◆ **OBJECTIVE**
Restate the opening lines of the material below word for word, stopping after the line that contains "SLANTED_SHARE, FINE_SHARE = 0.60, 0.20".
◆ ◆ ◆ ◆ ◆
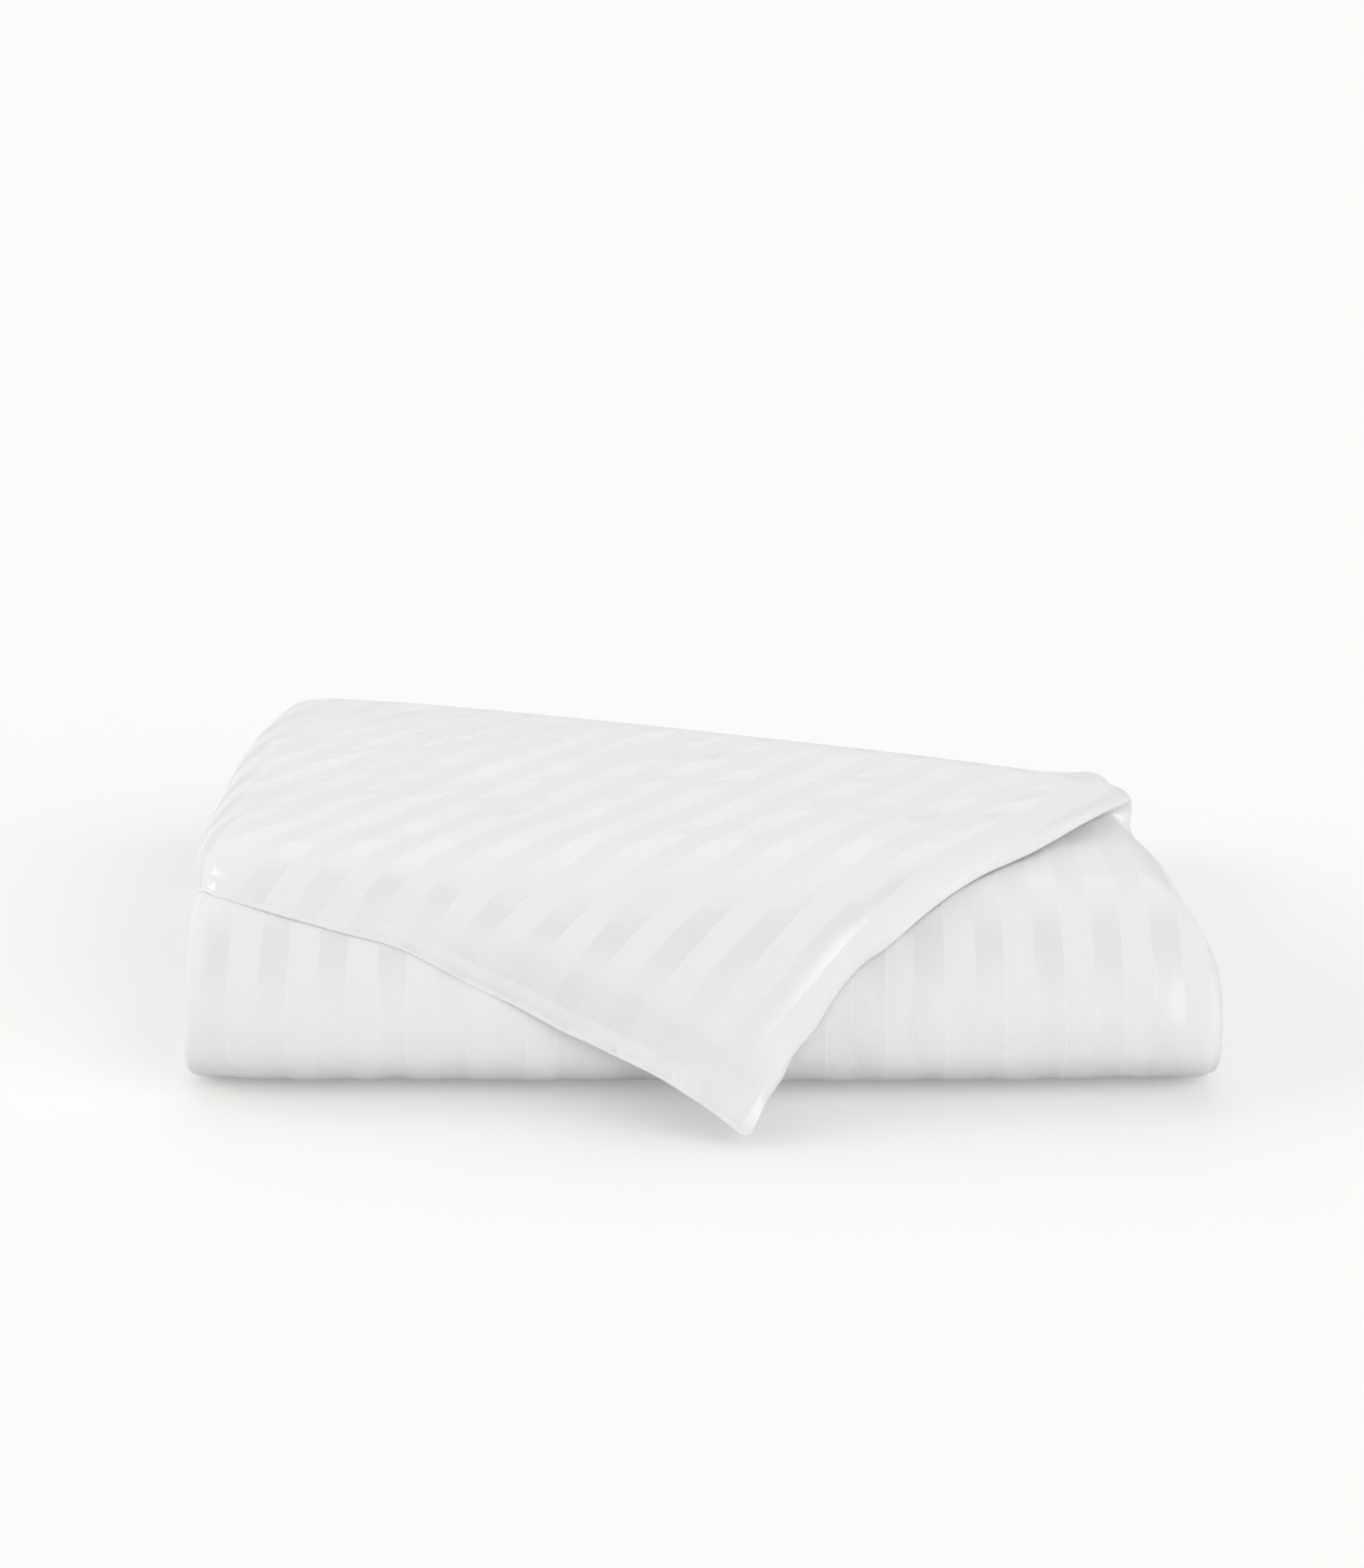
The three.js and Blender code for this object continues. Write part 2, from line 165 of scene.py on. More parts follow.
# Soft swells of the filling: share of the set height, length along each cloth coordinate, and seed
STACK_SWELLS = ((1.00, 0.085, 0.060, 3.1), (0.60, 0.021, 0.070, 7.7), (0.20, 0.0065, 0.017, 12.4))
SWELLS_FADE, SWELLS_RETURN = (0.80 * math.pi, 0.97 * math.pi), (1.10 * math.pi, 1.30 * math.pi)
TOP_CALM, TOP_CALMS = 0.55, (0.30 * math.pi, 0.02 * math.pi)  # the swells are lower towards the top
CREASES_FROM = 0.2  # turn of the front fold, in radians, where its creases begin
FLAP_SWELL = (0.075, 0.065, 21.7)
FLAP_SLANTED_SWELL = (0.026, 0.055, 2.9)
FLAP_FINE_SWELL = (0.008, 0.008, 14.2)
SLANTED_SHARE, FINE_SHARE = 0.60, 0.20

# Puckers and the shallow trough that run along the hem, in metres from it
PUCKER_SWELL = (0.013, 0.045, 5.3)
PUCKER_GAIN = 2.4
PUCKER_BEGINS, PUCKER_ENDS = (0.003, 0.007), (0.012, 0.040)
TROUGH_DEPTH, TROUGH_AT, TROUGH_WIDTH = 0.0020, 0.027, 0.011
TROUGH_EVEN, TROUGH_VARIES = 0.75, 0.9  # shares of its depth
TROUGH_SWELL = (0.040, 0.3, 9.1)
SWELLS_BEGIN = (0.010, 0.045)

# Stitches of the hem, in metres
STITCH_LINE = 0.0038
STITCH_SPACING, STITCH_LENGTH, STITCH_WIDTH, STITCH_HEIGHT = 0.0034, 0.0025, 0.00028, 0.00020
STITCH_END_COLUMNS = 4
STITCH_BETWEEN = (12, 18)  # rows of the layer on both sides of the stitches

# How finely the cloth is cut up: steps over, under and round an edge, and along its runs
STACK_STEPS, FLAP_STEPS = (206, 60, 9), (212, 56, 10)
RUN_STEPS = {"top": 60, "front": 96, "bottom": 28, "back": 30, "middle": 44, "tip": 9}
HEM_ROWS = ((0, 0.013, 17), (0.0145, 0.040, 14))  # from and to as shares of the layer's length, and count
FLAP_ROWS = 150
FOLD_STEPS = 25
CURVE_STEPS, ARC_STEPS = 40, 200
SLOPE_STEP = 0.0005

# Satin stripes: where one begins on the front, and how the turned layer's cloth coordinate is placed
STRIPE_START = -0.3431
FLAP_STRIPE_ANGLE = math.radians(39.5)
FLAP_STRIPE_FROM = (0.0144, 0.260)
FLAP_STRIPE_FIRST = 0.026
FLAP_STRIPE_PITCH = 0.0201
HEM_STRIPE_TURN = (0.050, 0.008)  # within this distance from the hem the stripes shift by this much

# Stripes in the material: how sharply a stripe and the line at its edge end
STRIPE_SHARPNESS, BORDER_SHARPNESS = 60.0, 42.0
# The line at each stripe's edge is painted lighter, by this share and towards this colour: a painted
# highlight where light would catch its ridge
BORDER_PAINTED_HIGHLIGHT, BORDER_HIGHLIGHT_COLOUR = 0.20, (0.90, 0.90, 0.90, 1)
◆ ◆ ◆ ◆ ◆
◆ **FINAL ANSWER**
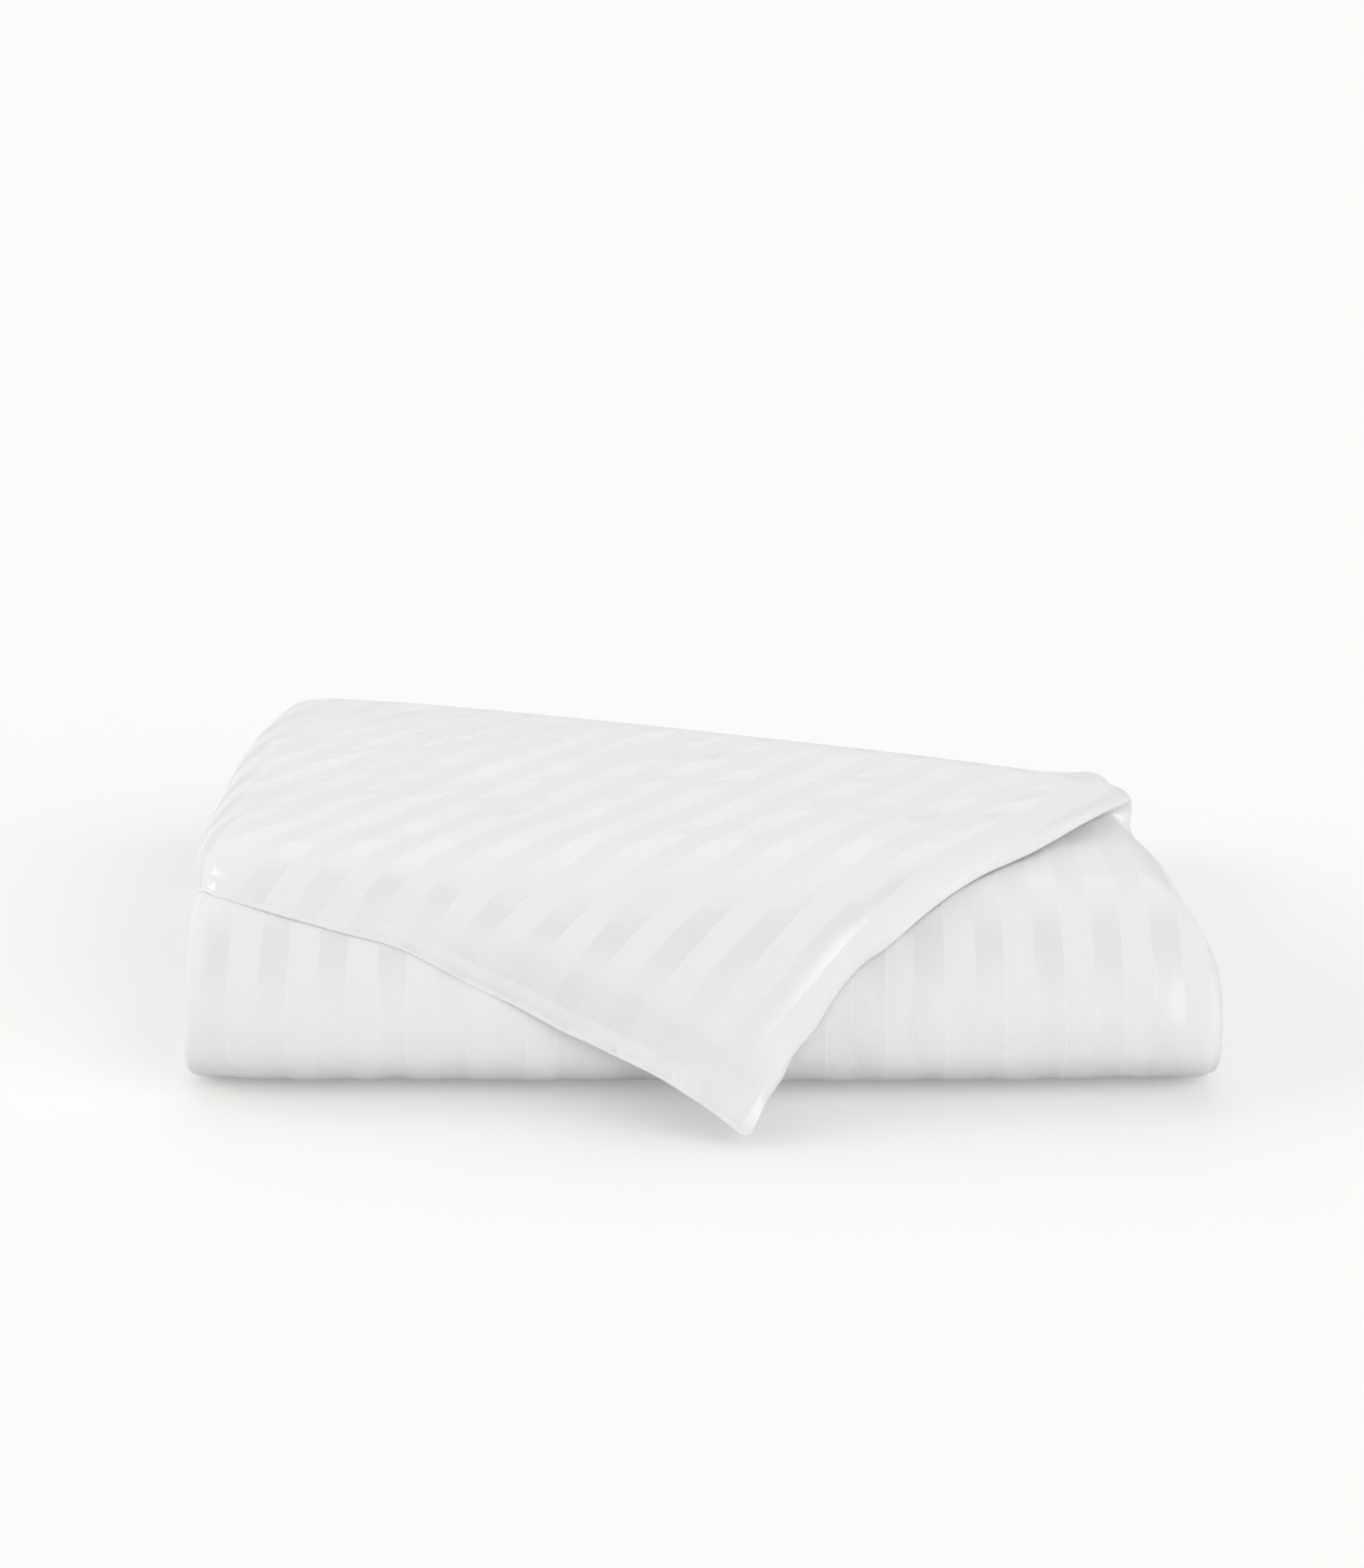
The three.js and Blender code for this object continues. Write part 2, from line 165 of scene.py on. More parts follow.
# Soft swells of the filling: share of the set height, length along each cloth coordinate, and seed
STACK_SWELLS = ((1.00, 0.085, 0.060, 3.1), (0.60, 0.021, 0.070, 7.7), (0.20, 0.0065, 0.017, 12.4))
SWELLS_FADE, SWELLS_RETURN = (0.80 * math.pi, 0.97 * math.pi), (1.10 * math.pi, 1.30 * math.pi)
TOP_CALM, TOP_CALMS = 0.55, (0.30 * math.pi, 0.02 * math.pi)  # the swells are lower towards the top
CREASES_FROM = 0.2  # turn of the front fold, in radians, where its creases begin
FLAP_SWELL = (0.075, 0.065, 21.7)
FLAP_SLANTED_SWELL = (0.026, 0.055, 2.9)
FLAP_FINE_SWELL = (0.008, 0.008, 14.2)
SLANTED_SHARE, FINE_SHARE = 0.60, 0.20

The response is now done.